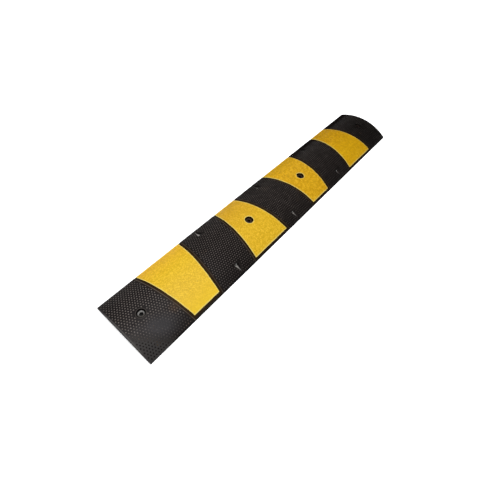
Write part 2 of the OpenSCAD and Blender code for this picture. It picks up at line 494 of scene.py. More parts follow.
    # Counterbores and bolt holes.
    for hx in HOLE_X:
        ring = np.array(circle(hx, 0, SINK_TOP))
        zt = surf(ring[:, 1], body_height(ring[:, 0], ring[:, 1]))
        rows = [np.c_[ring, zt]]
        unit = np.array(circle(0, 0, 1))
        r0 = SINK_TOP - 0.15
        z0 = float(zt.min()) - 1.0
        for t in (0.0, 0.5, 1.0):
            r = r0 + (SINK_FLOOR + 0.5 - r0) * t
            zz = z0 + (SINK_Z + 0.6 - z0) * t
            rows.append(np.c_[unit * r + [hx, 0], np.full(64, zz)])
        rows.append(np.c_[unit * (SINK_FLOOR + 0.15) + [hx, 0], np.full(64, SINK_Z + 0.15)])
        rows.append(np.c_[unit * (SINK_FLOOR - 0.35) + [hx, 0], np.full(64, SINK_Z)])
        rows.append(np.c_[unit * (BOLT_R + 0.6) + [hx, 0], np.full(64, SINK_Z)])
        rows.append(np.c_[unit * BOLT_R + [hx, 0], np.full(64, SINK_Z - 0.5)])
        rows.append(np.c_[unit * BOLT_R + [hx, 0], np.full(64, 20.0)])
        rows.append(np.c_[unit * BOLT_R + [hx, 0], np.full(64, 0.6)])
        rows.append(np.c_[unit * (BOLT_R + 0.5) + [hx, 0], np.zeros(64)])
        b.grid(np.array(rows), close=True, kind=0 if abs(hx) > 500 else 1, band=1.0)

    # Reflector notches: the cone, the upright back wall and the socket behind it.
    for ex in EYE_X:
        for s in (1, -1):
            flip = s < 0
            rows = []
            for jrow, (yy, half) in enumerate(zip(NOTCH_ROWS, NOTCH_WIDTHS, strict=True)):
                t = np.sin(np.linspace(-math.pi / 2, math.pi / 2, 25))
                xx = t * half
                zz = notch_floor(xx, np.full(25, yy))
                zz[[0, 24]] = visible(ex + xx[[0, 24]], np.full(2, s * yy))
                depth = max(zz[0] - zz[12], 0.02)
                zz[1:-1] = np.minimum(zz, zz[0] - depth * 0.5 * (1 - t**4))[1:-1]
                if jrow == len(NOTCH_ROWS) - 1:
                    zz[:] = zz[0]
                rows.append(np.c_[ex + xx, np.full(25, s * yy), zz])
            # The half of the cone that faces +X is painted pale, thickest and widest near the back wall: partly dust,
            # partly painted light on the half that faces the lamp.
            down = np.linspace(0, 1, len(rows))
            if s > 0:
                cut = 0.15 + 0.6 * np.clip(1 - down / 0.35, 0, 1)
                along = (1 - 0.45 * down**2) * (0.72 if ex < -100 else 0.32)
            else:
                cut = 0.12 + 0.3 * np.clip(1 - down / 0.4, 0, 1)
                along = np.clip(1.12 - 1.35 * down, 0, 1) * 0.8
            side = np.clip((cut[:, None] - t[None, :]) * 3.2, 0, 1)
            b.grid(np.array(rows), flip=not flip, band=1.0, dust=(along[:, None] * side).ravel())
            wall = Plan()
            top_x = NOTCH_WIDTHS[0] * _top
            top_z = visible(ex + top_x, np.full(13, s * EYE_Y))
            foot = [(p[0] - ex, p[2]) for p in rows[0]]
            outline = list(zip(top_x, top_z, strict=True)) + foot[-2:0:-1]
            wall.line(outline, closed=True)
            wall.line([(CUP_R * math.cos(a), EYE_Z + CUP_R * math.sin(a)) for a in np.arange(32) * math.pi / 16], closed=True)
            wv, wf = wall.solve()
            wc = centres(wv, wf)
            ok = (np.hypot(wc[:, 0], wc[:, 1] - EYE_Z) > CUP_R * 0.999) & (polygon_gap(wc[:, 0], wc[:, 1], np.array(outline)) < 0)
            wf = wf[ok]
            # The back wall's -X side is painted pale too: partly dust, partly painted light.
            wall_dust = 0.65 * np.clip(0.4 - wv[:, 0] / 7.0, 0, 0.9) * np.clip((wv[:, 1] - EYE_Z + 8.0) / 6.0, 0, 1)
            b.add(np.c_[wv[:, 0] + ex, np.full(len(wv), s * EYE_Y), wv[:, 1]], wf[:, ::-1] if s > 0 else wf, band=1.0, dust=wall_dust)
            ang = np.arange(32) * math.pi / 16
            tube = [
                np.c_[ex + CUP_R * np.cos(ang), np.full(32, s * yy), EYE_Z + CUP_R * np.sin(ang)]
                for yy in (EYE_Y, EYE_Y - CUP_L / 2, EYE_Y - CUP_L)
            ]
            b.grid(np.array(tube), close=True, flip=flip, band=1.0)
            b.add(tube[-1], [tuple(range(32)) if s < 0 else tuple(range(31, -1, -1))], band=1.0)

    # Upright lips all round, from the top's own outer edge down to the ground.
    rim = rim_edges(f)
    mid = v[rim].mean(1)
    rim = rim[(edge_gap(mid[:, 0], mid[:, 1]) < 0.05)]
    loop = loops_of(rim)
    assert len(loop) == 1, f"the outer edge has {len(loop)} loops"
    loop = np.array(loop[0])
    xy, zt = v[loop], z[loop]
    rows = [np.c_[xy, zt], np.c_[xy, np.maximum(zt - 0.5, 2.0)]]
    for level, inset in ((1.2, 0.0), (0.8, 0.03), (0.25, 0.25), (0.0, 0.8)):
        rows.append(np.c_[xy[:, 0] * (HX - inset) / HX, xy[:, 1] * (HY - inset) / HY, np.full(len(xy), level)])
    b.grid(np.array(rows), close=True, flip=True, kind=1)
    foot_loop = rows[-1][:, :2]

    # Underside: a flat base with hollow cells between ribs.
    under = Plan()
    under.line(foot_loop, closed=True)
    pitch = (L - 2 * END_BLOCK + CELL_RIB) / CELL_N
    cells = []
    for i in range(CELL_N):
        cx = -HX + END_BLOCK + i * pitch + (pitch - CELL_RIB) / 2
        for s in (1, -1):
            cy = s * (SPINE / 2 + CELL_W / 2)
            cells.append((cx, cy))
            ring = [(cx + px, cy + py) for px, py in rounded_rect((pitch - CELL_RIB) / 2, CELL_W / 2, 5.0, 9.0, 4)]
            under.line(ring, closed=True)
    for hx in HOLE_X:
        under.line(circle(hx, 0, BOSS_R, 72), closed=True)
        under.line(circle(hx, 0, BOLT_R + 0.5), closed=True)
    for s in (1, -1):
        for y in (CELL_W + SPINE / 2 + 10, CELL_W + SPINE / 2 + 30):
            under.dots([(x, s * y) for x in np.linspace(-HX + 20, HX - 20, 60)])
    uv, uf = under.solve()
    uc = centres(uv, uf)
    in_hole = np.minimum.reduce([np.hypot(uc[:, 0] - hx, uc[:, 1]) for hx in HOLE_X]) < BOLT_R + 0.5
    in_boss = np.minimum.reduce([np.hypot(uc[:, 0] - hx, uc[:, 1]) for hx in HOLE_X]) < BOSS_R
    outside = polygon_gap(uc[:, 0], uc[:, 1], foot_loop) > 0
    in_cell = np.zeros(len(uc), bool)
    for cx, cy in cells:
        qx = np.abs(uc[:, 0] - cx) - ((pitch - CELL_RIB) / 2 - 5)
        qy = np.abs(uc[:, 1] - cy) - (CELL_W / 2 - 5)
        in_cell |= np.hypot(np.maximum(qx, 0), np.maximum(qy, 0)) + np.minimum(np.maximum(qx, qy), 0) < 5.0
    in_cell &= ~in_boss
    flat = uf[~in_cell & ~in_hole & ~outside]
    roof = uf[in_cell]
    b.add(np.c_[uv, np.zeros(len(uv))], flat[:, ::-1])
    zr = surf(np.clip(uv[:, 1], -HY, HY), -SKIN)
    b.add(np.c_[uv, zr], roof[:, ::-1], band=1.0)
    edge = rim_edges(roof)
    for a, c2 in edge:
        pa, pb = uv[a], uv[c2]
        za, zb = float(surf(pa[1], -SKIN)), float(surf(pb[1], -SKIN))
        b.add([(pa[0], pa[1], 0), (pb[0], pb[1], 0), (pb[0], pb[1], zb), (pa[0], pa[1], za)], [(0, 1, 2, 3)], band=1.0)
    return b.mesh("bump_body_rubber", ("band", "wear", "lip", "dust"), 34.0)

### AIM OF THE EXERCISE
Quote the listing above from its first line to the line with "b.grid(np.array(rows), close=True, kind=0", inclusive, and add nothing.

### FINAL RESULT
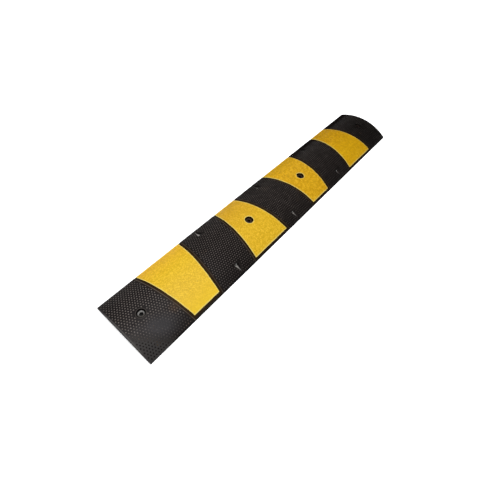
Write part 2 of the OpenSCAD and Blender code for this picture. It picks up at line 494 of scene.py. More parts follow.
    # Counterbores and bolt holes.
    for hx in HOLE_X:
        ring = np.array(circle(hx, 0, SINK_TOP))
        zt = surf(ring[:, 1], body_height(ring[:, 0], ring[:, 1]))
        rows = [np.c_[ring, zt]]
        unit = np.array(circle(0, 0, 1))
        r0 = SINK_TOP - 0.15
        z0 = float(zt.min()) - 1.0
        for t in (0.0, 0.5, 1.0):
            r = r0 + (SINK_FLOOR + 0.5 - r0) * t
            zz = z0 + (SINK_Z + 0.6 - z0) * t
            rows.append(np.c_[unit * r + [hx, 0], np.full(64, zz)])
        rows.append(np.c_[unit * (SINK_FLOOR + 0.15) + [hx, 0], np.full(64, SINK_Z + 0.15)])
        rows.append(np.c_[unit * (SINK_FLOOR - 0.35) + [hx, 0], np.full(64, SINK_Z)])
        rows.append(np.c_[unit * (BOLT_R + 0.6) + [hx, 0], np.full(64, SINK_Z)])
        rows.append(np.c_[unit * BOLT_R + [hx, 0], np.full(64, SINK_Z - 0.5)])
        rows.append(np.c_[unit * BOLT_R + [hx, 0], np.full(64, 20.0)])
        rows.append(np.c_[unit * BOLT_R + [hx, 0], np.full(64, 0.6)])
        rows.append(np.c_[unit * (BOLT_R + 0.5) + [hx, 0], np.zeros(64)])
        b.grid(np.array(rows), close=True, kind=0 if abs(hx) > 500 else 1, band=1.0)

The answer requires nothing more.